Investment is a leap of faith in the future, as returns need to be generated for many years from now. If that leap becomes too large to jump, people will cut back on investing. And investment is just what this country needs. This is a very serious problem which only gets a fraction of the attention it warrants.
The second problem is that even if it would be measured correctly, the Argentinian central bank is very ill adapt to deal with it. Why? because the main transmission mechanism, money creation via bank credit, is particularly weak in Argentina.
And you can’t really blame them either. In the last econmic crisis (late 2001), many Argentinians were defrauded out of their bank deposits by the government, so they don’t trust banks. Some of these effects seem comical to an outsider, like if you want to buy a house in Argentina, you have to pay in cash, literally.

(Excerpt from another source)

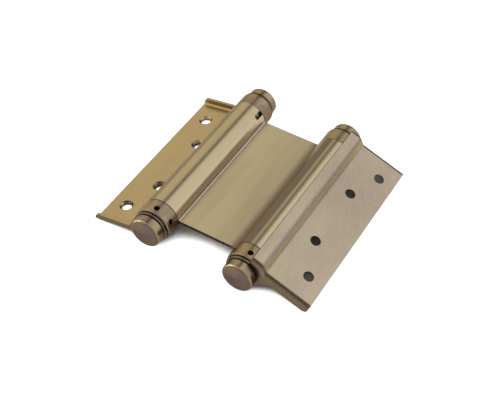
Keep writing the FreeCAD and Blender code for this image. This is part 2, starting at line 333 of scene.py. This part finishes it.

But it’s not comical, really. It means that an interest rate hike by the central bank would hardly work. It wouldn’t stop much bank lending, because not much bank lending is going on, and bank lending is the main way of money creation in an economy.
In fact the little bank lending that is going on is mostly directed towards productive investment, so in time, higher interest rates would be counterproductive, leading to smaller production capacity and hence the same amount of money chasing fewer amounts of goods.
The main alternative of the central bank in combatting inflation is to let the peso appreciate, and that is exactly what they’re doing (in a rather modest and politicized way, but still). But this erodes competitiveness twice, once via higher prices, and then again by a higher peso.
Argentina has so much to offer, all that potential created by a creative clash of cultures remains largely that, a potential. They have been fooled by their politicians for too long.